There’s a flood of news at the moment about changes in the publishing industry, under the twin impacts of the recession and of changes in the ways books are produced, distributed and marketed. What changes have you seen in the publishing industry since 1991? Are you optimistic about the future of publishing in general, and science fiction and fantasy publishing in particular?

There’s been a huge impact on the market with many smaller publishers going into POD and download and the market expanding without the need to warehouse enormous quantities of printed copies. I would always prefer to see my books in print, the POD/download duo I find acceptable, but I don’t think I’d want to sell a book to a publisher that didn’t have that option. I’m old fashioned perhaps, but I like a book I can read in the bath, in bed, or while waiting in a car for friends. And no, I don’t find that the kindle cuts it. And I have the feeling that this won’t change for me.

Apart from the Western, what other writing projects do you have on the go?

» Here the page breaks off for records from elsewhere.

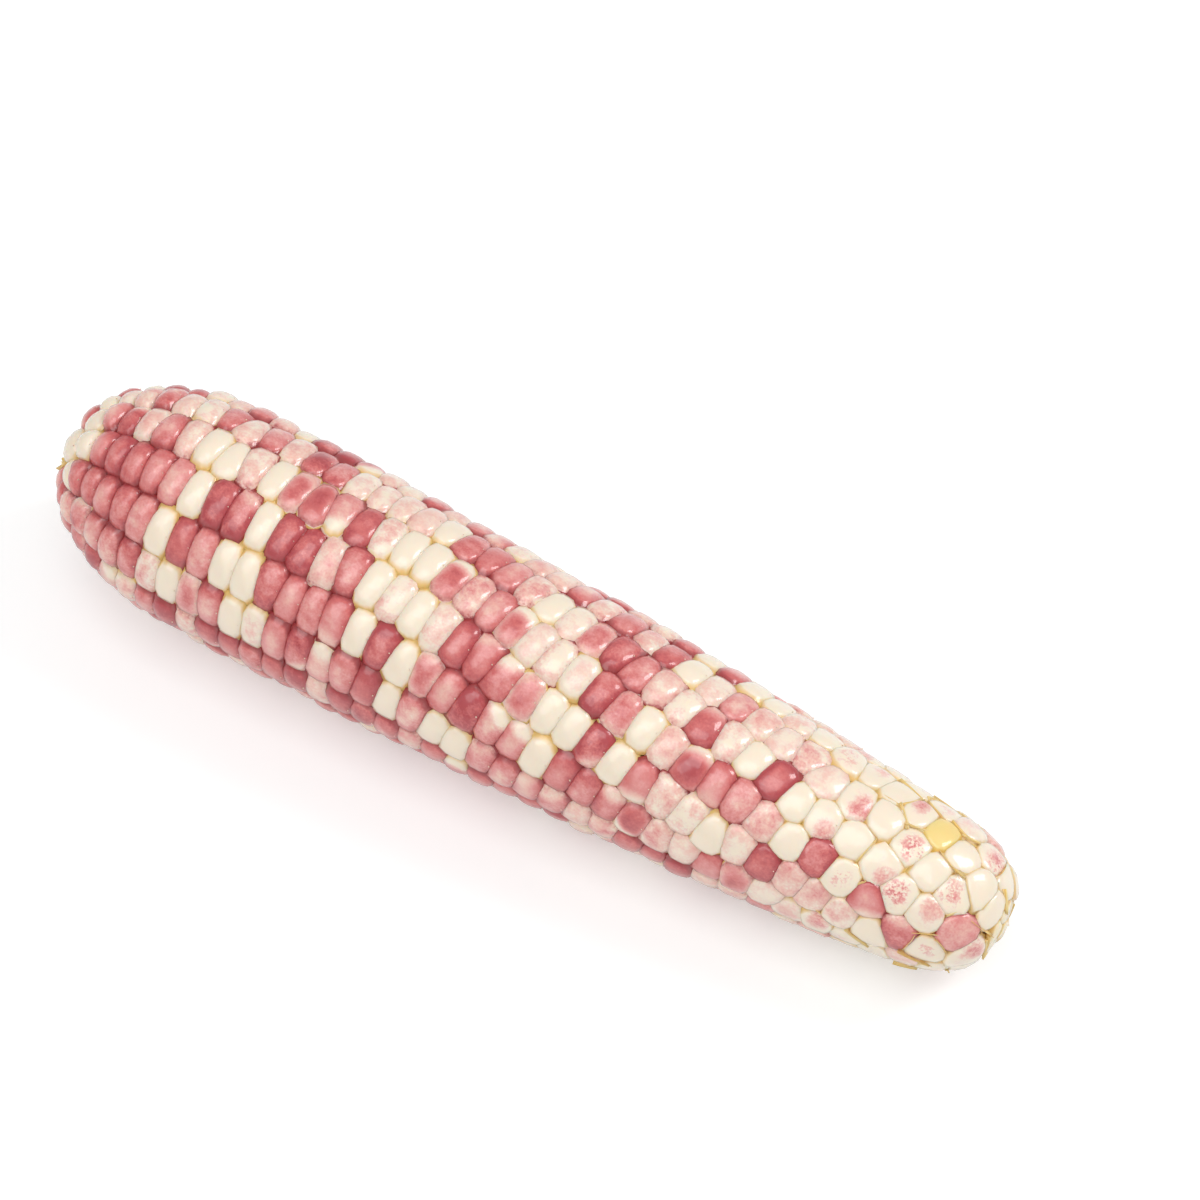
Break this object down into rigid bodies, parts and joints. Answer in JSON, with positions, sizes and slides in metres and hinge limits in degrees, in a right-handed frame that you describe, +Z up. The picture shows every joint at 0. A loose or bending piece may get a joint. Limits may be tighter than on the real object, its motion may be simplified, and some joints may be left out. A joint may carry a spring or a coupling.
{
  "type": "corn cob",
  "caption": "Husked ear of two-colour waxy corn lying on its side: a tapering cob carrying lengthwise rows of plump kernels that wind a little towards the blunt tip.",
  "frame": {"origin": "middle of the footprint, on the surface that the ear lies on", "axes": "+X along the ear from its butt to its tip, +Z up from the surface; the axis of the ear slopes 1.8 degrees down towards the tip"},
  "size_m": [0.1972, 0.0453, 0.0459],
  "materials": {
    "kernel": "glossy, waxy and slightly translucent skin, in pink-red, mottled and cream kernels",
    "cob": "matte, fibrous and pithy, straw yellow"
  },
  "bodies": {
    "root": {"cob_core": "cob", "kernel_row_01": "kernel", "kernel_row_02": "kernel", "kernel_row_03": "kernel", "kernel_row_04": "kernel", "kernel_row_05": "kernel", "kernel_row_06": "kernel", "kernel_row_07": "kernel", "kernel_row_08": "kernel", "kernel_row_09": "kernel", "kernel_row_10": "kernel", "kernel_row_11": "kernel", "kernel_row_12": "kernel", "kernel_row_13": "kernel", "kernel_row_14": "kernel"}
  },
  "joints": []
}
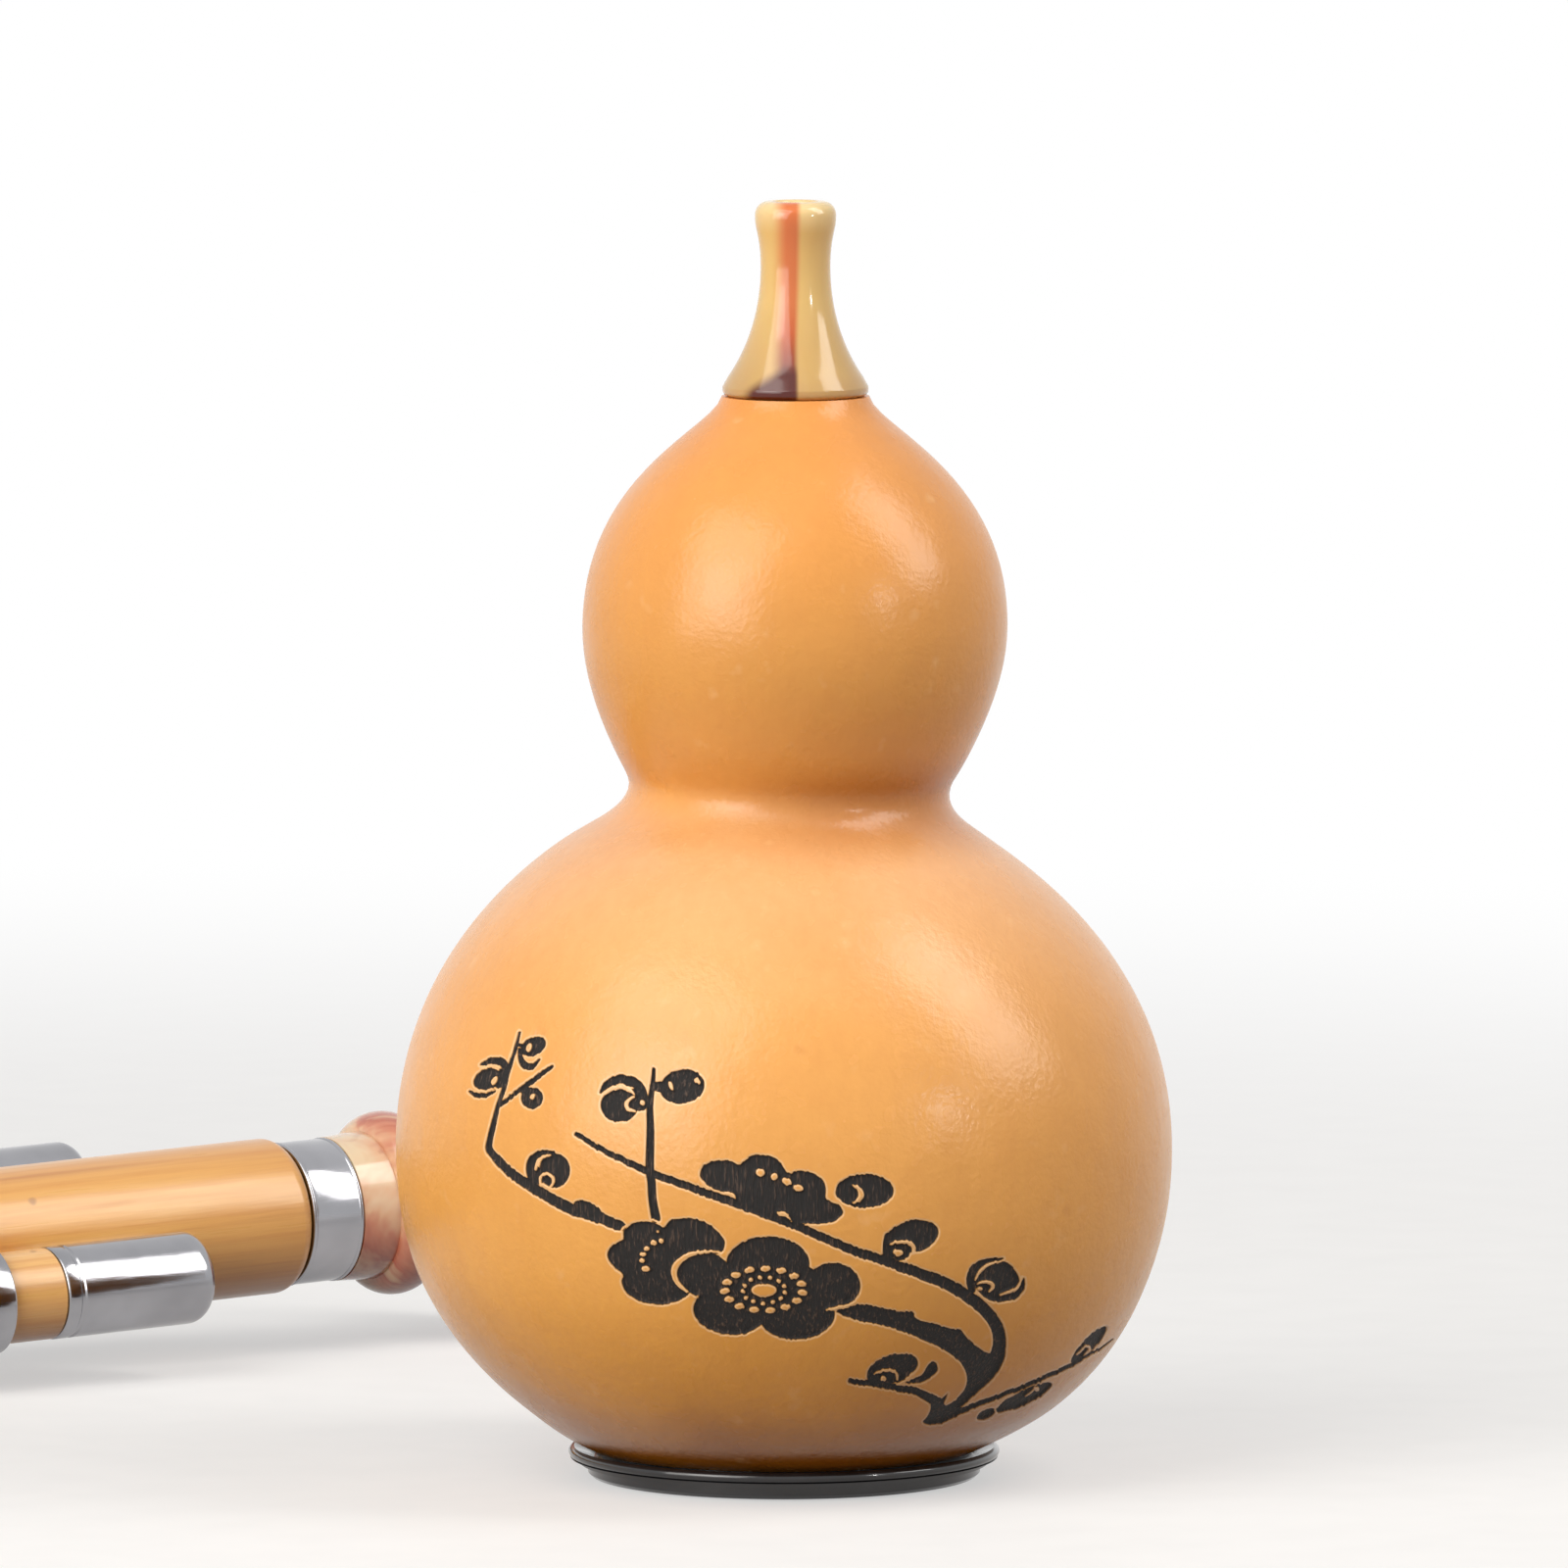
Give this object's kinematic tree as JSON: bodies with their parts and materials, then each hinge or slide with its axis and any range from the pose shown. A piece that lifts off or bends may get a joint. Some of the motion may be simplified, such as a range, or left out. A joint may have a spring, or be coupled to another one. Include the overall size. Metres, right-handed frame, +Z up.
{
  "type": "hulusi",
  "caption": "Gourd free-reed pipe taken apart: double gourd with mouthpiece on its base collar, and the bound bamboo melody and drone pipes with reed heads lying behind it.",
  "frame": {"origin": "on the floor, under the middle of the bounding box of the whole laid-out set", "axes": "+Z up; -Y is the front, towards the picture's camera, with the gourd's carved side; +X is to the right and along the longest extent"},
  "size_m": [0.3426, 0.2018, 0.1559],
  "materials": {
    "gourd_skin": "satin lacquer over the natural skin",
    "black_resin": "polished",
    "agate_resin": "polished, with red veins",
    "red_agate_resin": "polished, with cream veins",
    "cork": "matt",
    "bamboo": "satin",
    "silver_plate": "polished",
    "reed_resin": "satin",
    "reed_brass": "satin"
  },
  "bodies": {
    "gourd": {"gourd_shell": "gourd_skin", "base_collar": "black_resin"},
    "mouthpiece": {"mouthpiece": "agate_resin", "mouthpiece_cork": "cork"},
    "pipe_set": {"main_pipe": "bamboo", "tail_ferrule": "silver_plate", "tail_bell": "red_agate_resin", "left_drone_pipe": "bamboo", "right_drone_pipe": "bamboo", "upper_band": "silver_plate", "lower_band": "silver_plate", "main_reed_tube": "reed_resin", "main_reed_plate": "reed_brass", "main_reed_plug": "reed_resin", "main_socket_cork": "cork", "left_reed_tube": "reed_resin", "left_reed_plate": "reed_brass", "left_reed_plug": "reed_resin", "left_socket_cork": "cork", "right_reed_tube": "reed_resin", "right_reed_plate": "reed_brass", "right_reed_plug": "reed_resin", "right_socket_cork": "cork"},
    "left_stopper": {"left_drone_stopper": "silver_plate"},
    "right_stopper": {"right_drone_stopper": "silver_plate"},
    "main_tongue": {"main_reed_tongue": "reed_brass"},
    "left_tongue": {"left_reed_tongue": "reed_brass"},
    "right_tongue": {"right_reed_tongue": "reed_brass"}
  },
  "joints": [
    {"name": "mouthpiece_pull", "type": "slide", "parent": "gourd", "child": "mouthpiece", "axis": [0, 0, 1], "range_m": [0, 0.012]},
    {"name": "pipe_set_lift", "type": "slide", "parent": "gourd", "child": "pipe_set", "axis": [0, 0, 1], "range_m": [0, 0.08]},
    {"name": "left_stopper_pull", "type": "slide", "parent": "pipe_set", "child": "left_stopper", "axis": [0.8476, 0.5296, 0.0336], "range_m": [0, 0.01]},
    {"name": "right_stopper_pull", "type": "slide", "parent": "pipe_set", "child": "right_stopper", "axis": [0.8476, 0.5296, 0.0336], "range_m": [0, 0.01]},
    {"name": "main_tongue_flex", "type": "hinge", "parent": "pipe_set", "child": "main_tongue", "pos_m": [-0.15875, -0.0744, 0.01375], "axis": [-0.519, 0.814, 0.2607], "range_deg": [-4, 4], "stiffness_Nm_per_rad": 0.002},
    {"name": "left_tongue_flex", "type": "hinge", "parent": "pipe_set", "child": "left_tongue", "pos_m": [-0.14249, -0.08217, 0.00862], "axis": [-0.519, 0.814, 0.2607], "range_deg": [-4, 4], "stiffness_Nm_per_rad": 0.001},
    {"name": "right_tongue_flex", "type": "hinge", "parent": "pipe_set", "child": "right_tongue", "pos_m": [-0.1592, -0.05595, 0.01701], "axis": [-0.519, 0.814, 0.2607], "range_deg": [-4, 4], "stiffness_Nm_per_rad": 0.001}
  ]
}
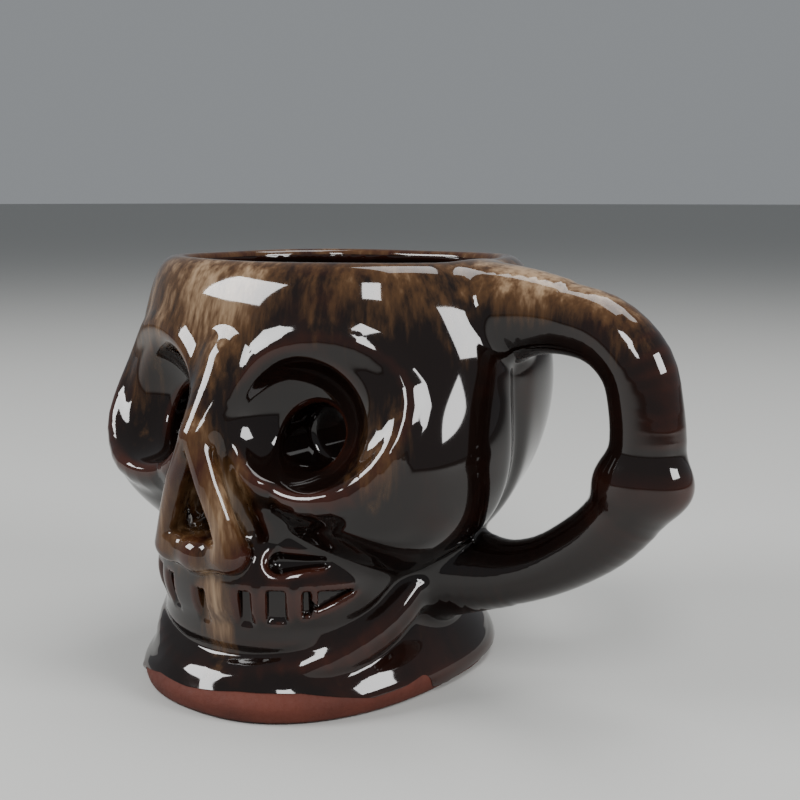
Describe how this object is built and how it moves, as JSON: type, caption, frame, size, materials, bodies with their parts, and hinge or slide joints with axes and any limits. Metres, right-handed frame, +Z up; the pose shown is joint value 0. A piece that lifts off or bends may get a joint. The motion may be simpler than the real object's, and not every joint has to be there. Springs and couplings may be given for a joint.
{
  "type": "skull mug",
  "caption": "Slip-cast ceramic mug shaped like a human skull, with blind eye sockets, a toothed jaw, a bare clay foot and an arm-bone handle.",
  "frame": {"origin": "on the table, in the plane of the foot, below the axis of the mouth", "axes": "+Z up out of the mouth, -Y the way the face looks, +X towards the handle"},
  "size_m": [0.148, 0.1054, 0.1],
  "materials": {
    "terracotta_body": "matte, bare fired red clay",
    "terracotta_handle": "matte, bare fired red clay",
    "slip": "matte, bare fired red clay",
    "outer_glaze": "high gloss, near-black brown with tan streaks from the rim",
    "liner_glaze": "high gloss, dark brown",
    "handle_glaze": "high gloss, near-black brown, mottled tan at the top"
  },
  "bodies": {
    "root": {"skull_body": "terracotta_body", "handle": "terracotta_handle", "upper_slip_joint": "slip", "lower_slip_joint": "slip", "body_glaze": "outer_glaze", "liner_glaze": "liner_glaze", "handle_glaze": "handle_glaze"}
  },
  "joints": []
}
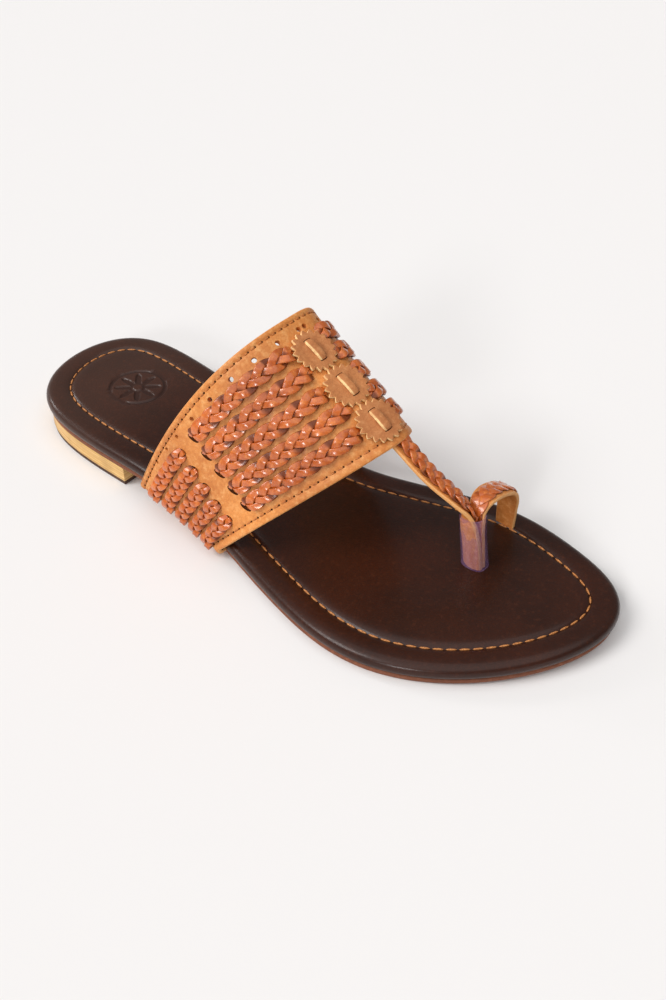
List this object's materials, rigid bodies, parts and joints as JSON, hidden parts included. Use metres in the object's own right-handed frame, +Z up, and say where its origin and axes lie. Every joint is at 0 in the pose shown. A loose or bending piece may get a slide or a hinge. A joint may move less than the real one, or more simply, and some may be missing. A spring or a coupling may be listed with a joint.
{
  "type": "kolhapuri sandal",
  "caption": "Right-foot flat kolhapuri sandal: dark leather footbed, arched tan vamp with plaited trim, T-strap and big-toe loop in a clear sleeve, low gold heel.",
  "frame": {"origin": "centre of the footprint's bounding box on the floor plane", "axes": "+X from heel to toe, +Y to the inner (medial) side of the right foot, +Z up"},
  "size_m": [0.25, 0.0934, 0.08],
  "materials": {
    "footbed": "dark espresso, smooth, soft sheen",
    "outsole": "reddish brown cut edge",
    "vamp": "tan, fine mottled grain, satin",
    "plait": "rust brown, polished",
    "patch": "matte tan with pale cut teeth",
    "heel": "pale satin gold coat over a stacked heel",
    "lift": "matte dark brown",
    "sleeve": "clear flexible tube, faintly violet"
  },
  "bodies": {
    "root": {"heel_lift": "lift", "heel_block": "heel", "outsole": "outsole", "footbed": "footbed", "upper": "vamp", "toe_sleeve": "sleeve", "strap_plait": "plait", "loop_plait": "plait", "plait_outer_1": "plait", "plait_inner_1": "plait", "short_plait_outer_1": "plait", "short_plait_inner_1": "plait", "plait_outer_2": "plait", "plait_inner_2": "plait", "short_plait_outer_2": "plait", "short_plait_inner_2": "plait", "plait_outer_3": "plait", "plait_inner_3": "plait", "short_plait_outer_3": "plait", "short_plait_inner_3": "plait", "plait_outer_4": "plait", "plait_inner_4": "plait", "short_plait_outer_4": "plait", "short_plait_inner_4": "plait", "plait_outer_5": "plait", "plait_inner_5": "plait", "short_plait_outer_5": "plait", "short_plait_inner_5": "plait", "patch_1": "patch", "patch_tab_1": "patch", "patch_2": "patch", "patch_tab_2": "patch", "patch_3": "patch", "patch_tab_3": "patch"}
  },
  "joints": []
}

I’m just waiting to see the cover for the new non-fiction book from Avalook Publications. RURAL DAZE AND (K)NIGHTS, is due out in a couple more months and the cover is being done by my regular artist who lives near me.

I have some revision still to do on the other book from Cyberwizard Productions. That’s SUMMER OF DREAMING, a supernatural fantasy for older children/YA and set in New Zealand. Sadly I couldn’t find a publisher here, so it was offered to Cyberwizard who liked it.

I’m gradually putting together a short story theme collection of SF stories I hope to offer a publisher late this year.

I’ve just completed first draft of a new fantasy, and at some stage must sit down and write several linked short stories that are harassing me.

I’m also expecting to have revision to do this year on the book sold to TOR, (THE QUESTING ROAD, set in my own world of Aradia) and my SF/disaster novel set in NZ, and sold to Daverana Enterprises, (VESTIGES OF FLAMES). With all that cleared I’ll begin on the next Aradian fantasy which I hope to have done by Christmas if none of the above holds that schedule back too far.